STATED TASK
Print, exactly as written, every line from the first line of the records below through the line containing "lip_corner = 0.8", and nothing further.

·····

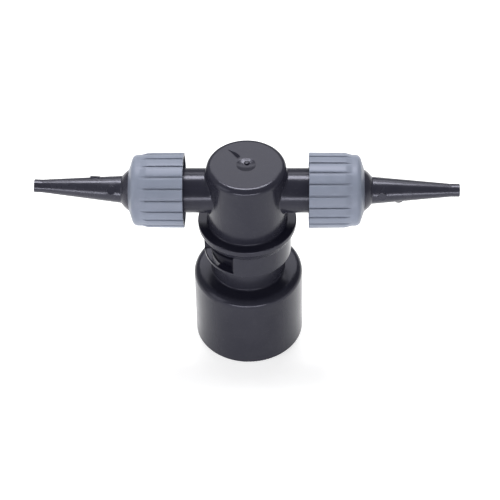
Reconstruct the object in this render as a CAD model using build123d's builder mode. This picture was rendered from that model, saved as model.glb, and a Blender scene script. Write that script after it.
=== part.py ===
from build123d import *
import math
import os

# Swivelling union tee on a push-on pipe socket. Millimetres, +Z up, the origin at the centre of the
# socket's mouth, +X along the right-hand spout.

# ---- pipe socket
pipe_r = 25.0              # the 50 mm pipe the socket takes
pipe_clear = 0.1           # radial play round the pipe
socket_wall = 3.2
socket_depth = 35.0        # pipe stop above the mouth
socket_floor_t = 9.3       # from the stop to where the wall and the shoulder would meet
shoulder_round = 4.0
shoulder_slope = 0.04      # rise over run
socket_draft = 0.3         # the wall leans in this much from the mouth to the shoulder
root_round = 0.8
rim_round = 0.4
mouth_chamfer = 1.2
socket_bore_r = pipe_r + pipe_clear
socket_r = socket_bore_r + socket_wall
socket_top_r = socket_r - socket_draft
shoulder_z = socket_depth + socket_floor_t

# ---- barrel of the tee
barrel_r = 19.85
barrel_wall = 3.3
top_round = 3.0
chamber_r = barrel_r - barrel_wall

# ---- neck, bayonet collar and lip
neck_r = barrel_r - 1.25
spindle_r = neck_r - 0.6   # the part of the neck inside the collar
neck_wall = 5.8
swivel_clear = 0.3         # play between the head and the neck
collar_wall = 3.9
collar_bore_r = spindle_r + swivel_clear
collar_r = collar_bore_r + collar_wall
neck_bore_r = neck_r - neck_wall
neck_z = shoulder_z + (socket_top_r - neck_r) * shoulder_slope
collar_z = neck_z + 13.52  # lower rim of the collar
cone_z = collar_z + 12.2   # where the cone runs out into the collar
collar_top_z = collar_z + 14.1
lip_r = barrel_r + 5.05
lip_top_z = collar_z + 20.1
lip_t = 2.6
lip_round = 0.45
lip_corner = 0.8           # fillet between the lip and the barrel

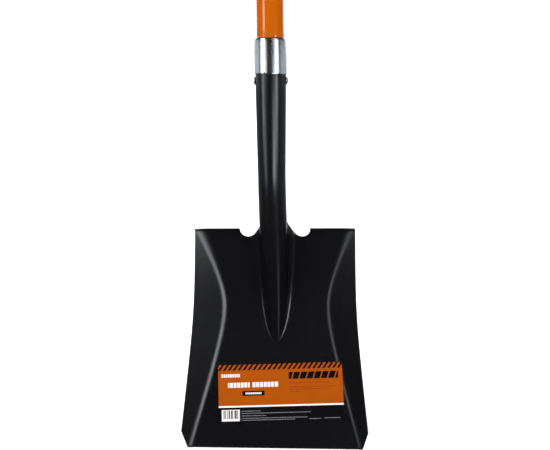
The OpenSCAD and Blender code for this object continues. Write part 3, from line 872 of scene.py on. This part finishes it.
# --- the grip ---
GRIP_W, ARM_W, ARM_DEPTH = 140.0, 21.0, 27.0
BOSS_R, BOSS_L, BAR_R = 17.5, 20.0, 13.0
ARM_TURN, ARM_STRAIGHT, SHOULDER_R, FOOT_R, FOOT_X = radians(75), 39.0, 34.0, 30.0, 12.0
NECK_L, NECK_R0, NECK_R1, BEAD_OUT, BEAD_H, NECK_CAP = 58.0, 21.6, 23.4, 1.4, 5.0, 26.0
WASHER_T, WASHER_R, RIVET_WASHER_R = 1.5, 9.0, 8.0
SINK, POCKET_R, SLEEVE_R = 3.0, 10.0, 16.0
BAR_END = GRIP_W / 2 - BOSS_L
ARM_OVERLAP, ARM_POWER, ARM_SECTIONS = 14.0, 0.72, 40
BOSS_EDGE, VOXEL, SMOOTHING, SMOOTH_STEPS = 3.2, 0.85, 0.5, 16
# Chamfers of the shaft's hole and of the rod head's pockets, and how far cutters reach past a face
HOLE_CHAMFER, POCKET_CHAMFER, POCKET_DEEP, PAST = 1.0, 1.6, 0.7, 0.9
SEAT_PLAY, SEAT_DEEP, PIN_REACH = 0.6, 6.0, 40.0
# Ribs of the sleeve: their number, the plain ends and the depth between them
RIBS, PLAIN_END, RIB_DEPTH, SLEEVE_PLAY, SLEEVE_EDGE = 19, 7.0, 0.9, 0.5, (0.2, 1.2)
RIB_PROFILE = (0.05, 0.22, 0.42, 0.6)


def grip_heights():
    """Heights of the bar, of the arms' feet and of the neck's lower end."""
    bar_z = middle_of(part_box("hand_bar"))
    foot_z = bar_z - ARM_STRAIGHT - (SHOULDER_R + FOOT_R) * sin(ARM_TURN)
    return bar_z, foot_z, foot_z - NECK_L


def arm_line(bar_z, foot_z):
    """Centre line of the right arm: (x, z, heading from upright) from inside the neck to the bar."""
    line = [(FOOT_X, foot_z - ARM_OVERLAP, 0.0)]
    for a in np.linspace(0, ARM_TURN, 22):
        line.append((FOOT_X + FOOT_R * (1 - cos(a)), foot_z + FOOT_R * sin(a), a))
    end_x, end_z = (GRIP_W - ARM_W) / 2 - SHOULDER_R, bar_z - ARM_STRAIGHT
    for a in np.linspace(ARM_TURN, 0, 22):
        line.append((end_x + SHOULDER_R * cos(a), end_z - SHOULDER_R * sin(a), a))
    line.append((line[-1][0], bar_z - 2, 0.0))
    return line


def squarish(value):
    """A sine or cosine pushed outwards, which turns an ellipse into a rounded block."""
    return copysign(abs(value) ** ARM_POWER, value)


def arm_mesh(line, side):
    sections, verts, faces = ARM_SECTIONS, [], []
    for x, z, heading in line:
        for k in range(sections):
            a = 2 * pi * k / sections
            across, deep = ARM_W / 2 * squarish(cos(a)), ARM_DEPTH / 2 * squarish(sin(a))
            px, pz = x + across * cos(heading), z - across * sin(heading)
            verts.append((side * px, deep, pz))
    for i in range(len(line) - 1):
        for k in range(sections):
            n = (k + 1) % sections
            a, b = i * sections, (i + 1) * sections
            faces.append((a + k, a + n, b + n, b + k))
    last = (len(line) - 1) * sections
    faces.append(tuple(range(sections - 1, -1, -1)))
    faces.append(tuple(range(last, last + sections)))
    if side < 0:
        faces = [tuple(reversed(f)) for f in faces]
    return verts, faces


def apply_modifiers(obj):
    """Bakes the object's modifiers into its mesh."""
    depsgraph = bpy.context.evaluated_depsgraph_get()
    made = bpy.data.meshes.new_from_object(obj.evaluated_get(depsgraph))
    old = obj.data
    obj.modifiers.clear()
    obj.data = made
    bpy.data.meshes.remove(old)
    return obj


def yoke_blank(bar_z, foot_z, neck_z):
    """Arms, bosses and neck melted into one body."""
    line = arm_line(bar_z, foot_z)
    parts = [arm_mesh(line, side) for side in (-1, 1)]
    boss = rounded_corners([(0, 0), (BOSS_R, 0), (BOSS_R, BOSS_L), (0, BOSS_L)], BOSS_EDGE, 6)
    for side in (1, -1):
        outline = [(r, side * h) for r, h in boss]
        parts.append(lathe(outline, "X", (side * BAR_END, 0, bar_z), 96, flip=side < 0))
    neck = [(0, 0), (NECK_R0 + BEAD_OUT, 0), (NECK_R0 + BEAD_OUT, BEAD_H), (NECK_R0, BEAD_H + 2)]
    neck += [(NECK_R1 * cos(a), NECK_L + NECK_CAP * sin(a))
             for a in np.linspace(0, pi / 2, 14)[:-1]]
    neck += [(0, NECK_L + NECK_CAP)]
    parts.append(lathe(neck, "Z", (0, 0, neck_z), 128))
    obj = make_object("grip_yoke_moulding", *joined(*parts), sharp_deg=None)
    remesh = obj.modifiers.new("voxels", "REMESH")
    remesh.mode = "VOXEL"
    remesh.voxel_size = VOXEL * MM
    remesh.use_smooth_shade = True
    smooth = obj.modifiers.new("smooth", "SMOOTH")
    smooth.factor = SMOOTHING
    smooth.iterations = SMOOTH_STEPS
    return apply_modifiers(obj)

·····

THE SOLUTION
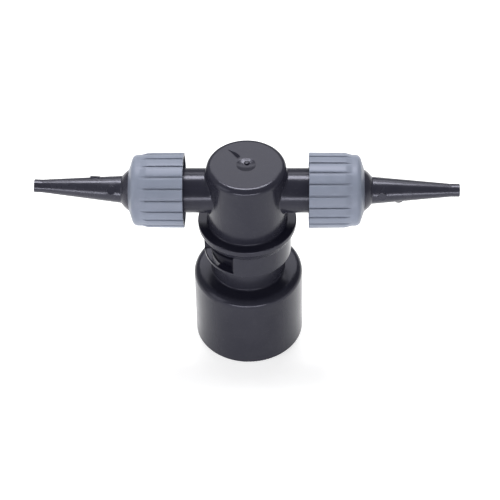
Reconstruct the object in this render as a CAD model using build123d's builder mode. This picture was rendered from that model, saved as model.glb, and a Blender scene script. Write that script after it.
=== part.py ===
from build123d import *
import math
import os

# Swivelling union tee on a push-on pipe socket. Millimetres, +Z up, the origin at the centre of the
# socket's mouth, +X along the right-hand spout.

# ---- pipe socket
pipe_r = 25.0              # the 50 mm pipe the socket takes
pipe_clear = 0.1           # radial play round the pipe
socket_wall = 3.2
socket_depth = 35.0        # pipe stop above the mouth
socket_floor_t = 9.3       # from the stop to where the wall and the shoulder would meet
shoulder_round = 4.0
shoulder_slope = 0.04      # rise over run
socket_draft = 0.3         # the wall leans in this much from the mouth to the shoulder
root_round = 0.8
rim_round = 0.4
mouth_chamfer = 1.2
socket_bore_r = pipe_r + pipe_clear
socket_r = socket_bore_r + socket_wall
socket_top_r = socket_r - socket_draft
shoulder_z = socket_depth + socket_floor_t

# ---- barrel of the tee
barrel_r = 19.85
barrel_wall = 3.3
top_round = 3.0
chamber_r = barrel_r - barrel_wall

# ---- neck, bayonet collar and lip
neck_r = barrel_r - 1.25
spindle_r = neck_r - 0.6   # the part of the neck inside the collar
neck_wall = 5.8
swivel_clear = 0.3         # play between the head and the neck
collar_wall = 3.9
collar_bore_r = spindle_r + swivel_clear
collar_r = collar_bore_r + collar_wall
neck_bore_r = neck_r - neck_wall
neck_z = shoulder_z + (socket_top_r - neck_r) * shoulder_slope
collar_z = neck_z + 13.52  # lower rim of the collar
cone_z = collar_z + 12.2   # where the cone runs out into the collar
collar_top_z = collar_z + 14.1
lip_r = barrel_r + 5.05
lip_top_z = collar_z + 20.1
lip_t = 2.6
lip_round = 0.45
lip_corner = 0.8           # fillet between the lip and the barrel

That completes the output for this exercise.